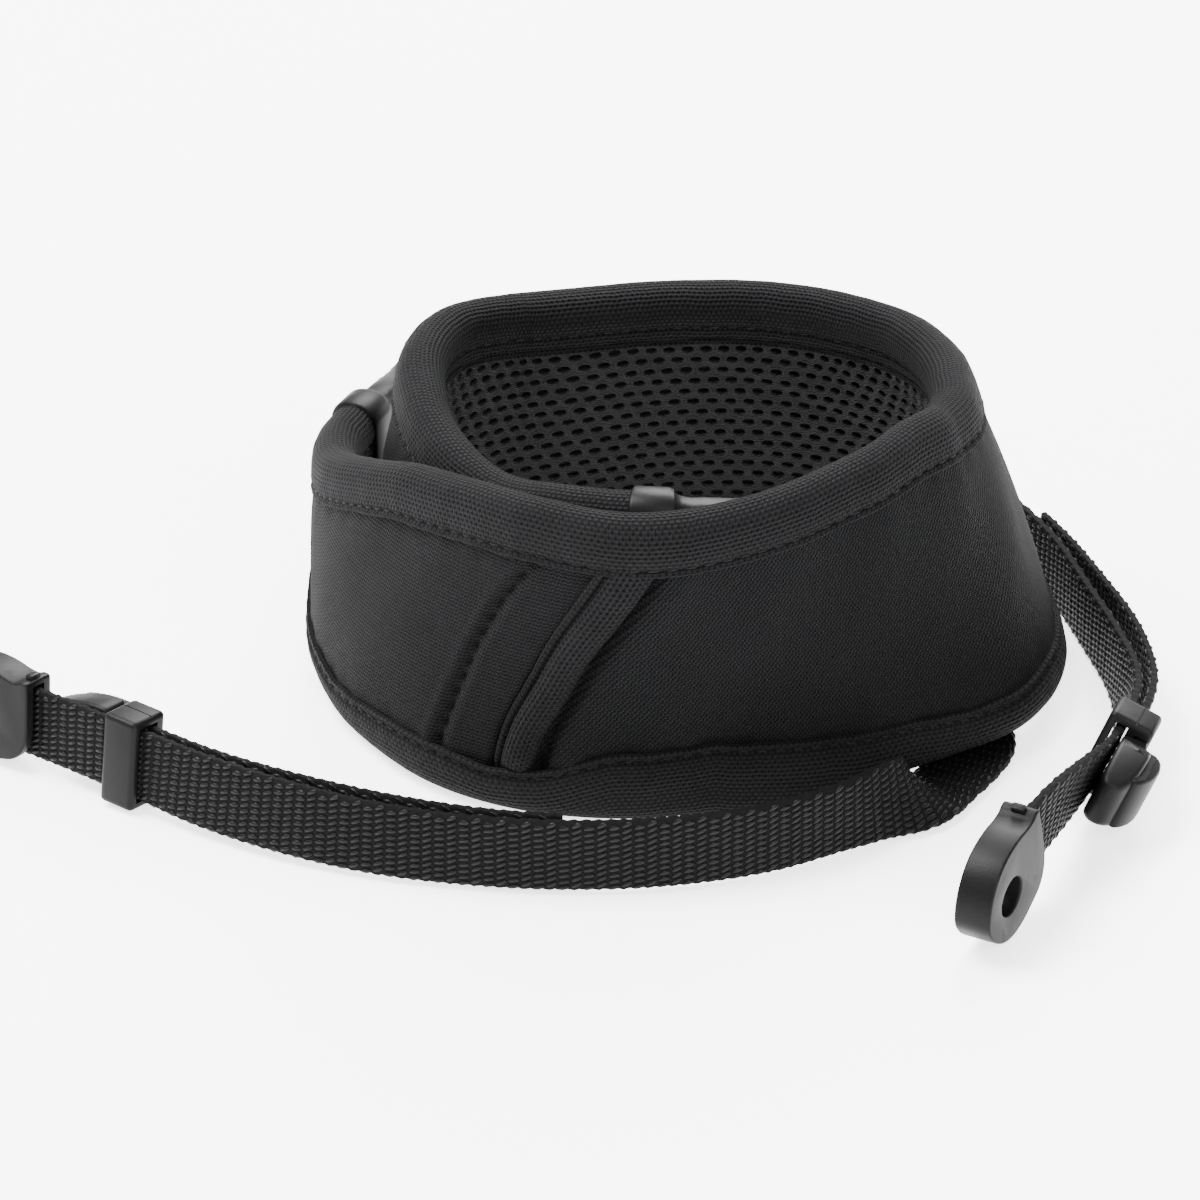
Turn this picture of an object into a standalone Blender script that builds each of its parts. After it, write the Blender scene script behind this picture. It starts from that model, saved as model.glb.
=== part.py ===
"""Padded neck strap for binoculars, wound into an oval coil that stands on its lower edge.

The pad is a crescent of foam with a knitted face outside, an air mesh inside and thick tape rolled round both
edges. A flat webbing strap leaves each of its two ends through a plastic collar, runs through an adjuster with
a hinged lever, and ends in a round-eyed connector. Metres, +Z up, standing on z = 0.
"""

import math

import bmesh
import bpy
import numpy as np
from mathutils import Matrix, Vector

MM = 0.001

# Pad
PAD_WIDTH = 54 * MM
PANEL_THICKNESS = 3.6 * MM
LINING_THICKNESS = 2.3 * MM
BINDING_THICKNESS = 7.4 * MM
BINDING_HEIGHT = 8.6 * MM
COIL_RADIUS = 58 * MM
LAYER_CORNER = 0.4 * MM
TAPE_CORNER = 0.9 * MM
PAD_STATIONS = 78

# Rolled fold across the pad's front
SEAM_ROLL_WIDTH = 5.8 * MM
SEAM_ROLL_RISE = 1.9 * MM
SEAM_ROLL_STATIONS = 18
SEAM_ROLL_ARC_POINTS = 9

# Collars at the pad's two ends
FITTING_LENGTH = 26 * MM
COLLAR_LENGTH = 5.5 * MM
FITTING_THICKNESS = 7.2 * MM
FITTING_TIP_THICKNESS = 5.2 * MM
FITTING_TIP_WALL = 1.5 * MM
FITTING_SOCKET_DEPTH = 7 * MM
FITTING_CORNER = 1.2 * MM
FITTING_LEAD_IN = 0.5 * MM

# Webbing
WEB_WIDTH = 12 * MM
WEB_THICKNESS = 1.6 * MM
WEB_STATION = 3.9 * MM
TAIL_LENGTH = 72 * MM
TAIL_BULGE = 1.6 * MM
WEB_CORNER = 0.5 * MM

# Adjusters
SLEEVE_WALL = 1.25 * MM
SLEEVE_LENGTH = 6.4 * MM
SLEEVE_THICKNESS = 7.4 * MM
TAIL_POCKET_DEPTH = 2.4 * MM
LEVER_LENGTH = 11.5 * MM
LEVER_THICKNESS = 4.8 * MM
LEVER_NECK_LENGTH = 3.0 * MM
LEVER_HUB_RADIUS = 1.15 * MM
CHEEK = 1.9 * MM
LEVER_EDGE_ROUND = 0.5 * MM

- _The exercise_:
Begin with the first line of the data above and, please, print each line exactly until you have printed the line containing "its lower edge."; print nothing else.

- _Written answer_:
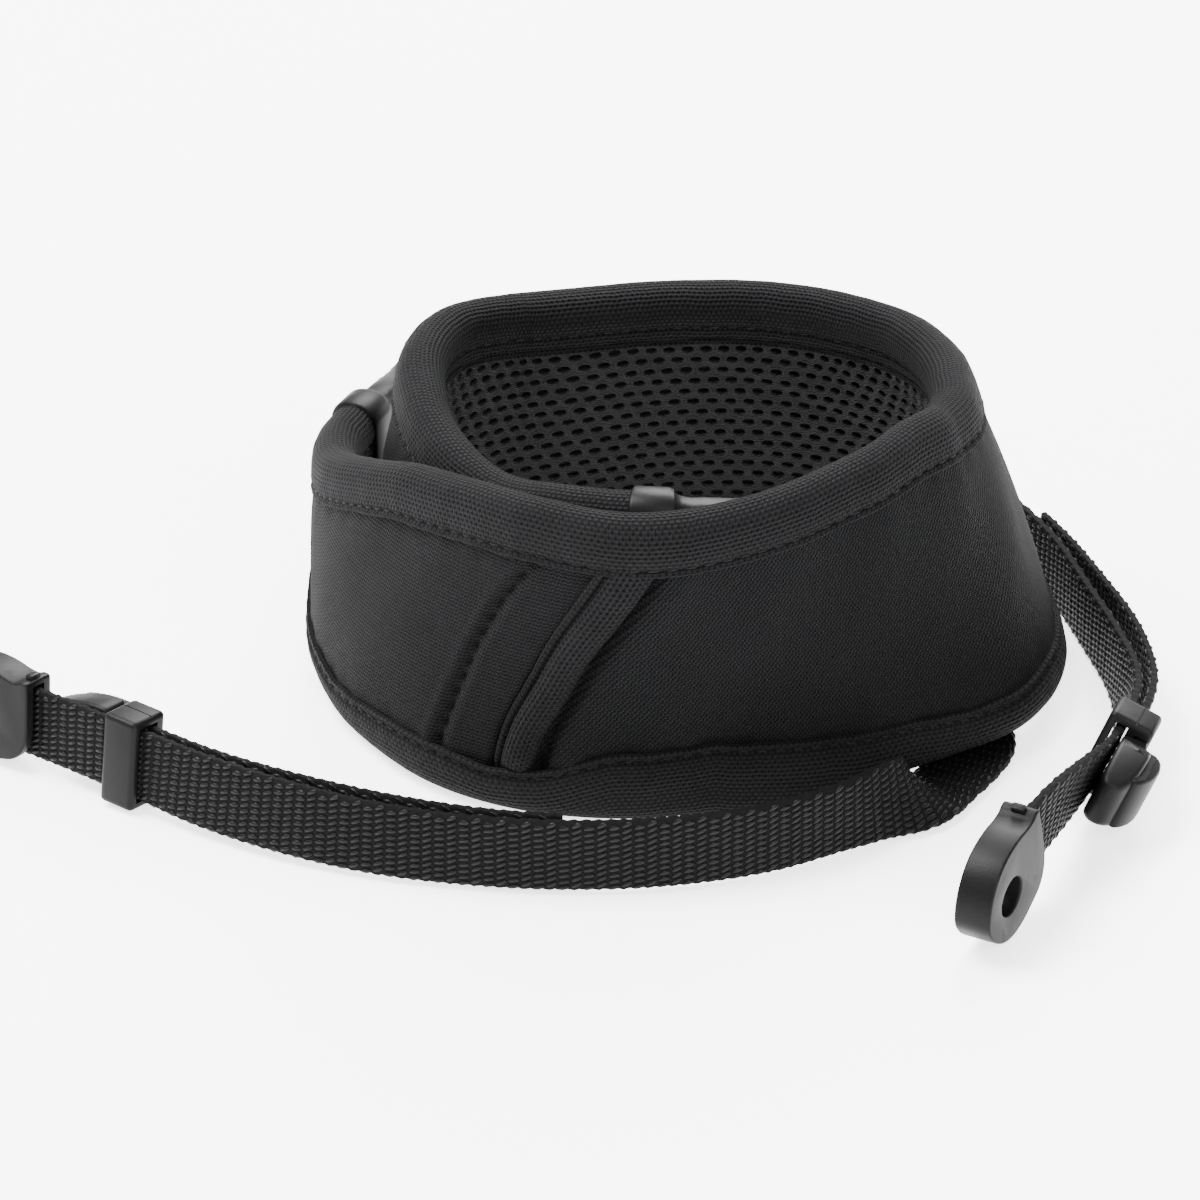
Turn this picture of an object into a standalone Blender script that builds each of its parts. After it, write the Blender scene script behind this picture. It starts from that model, saved as model.glb.
=== part.py ===
"""Padded neck strap for binoculars, wound into an oval coil that stands on its lower edge.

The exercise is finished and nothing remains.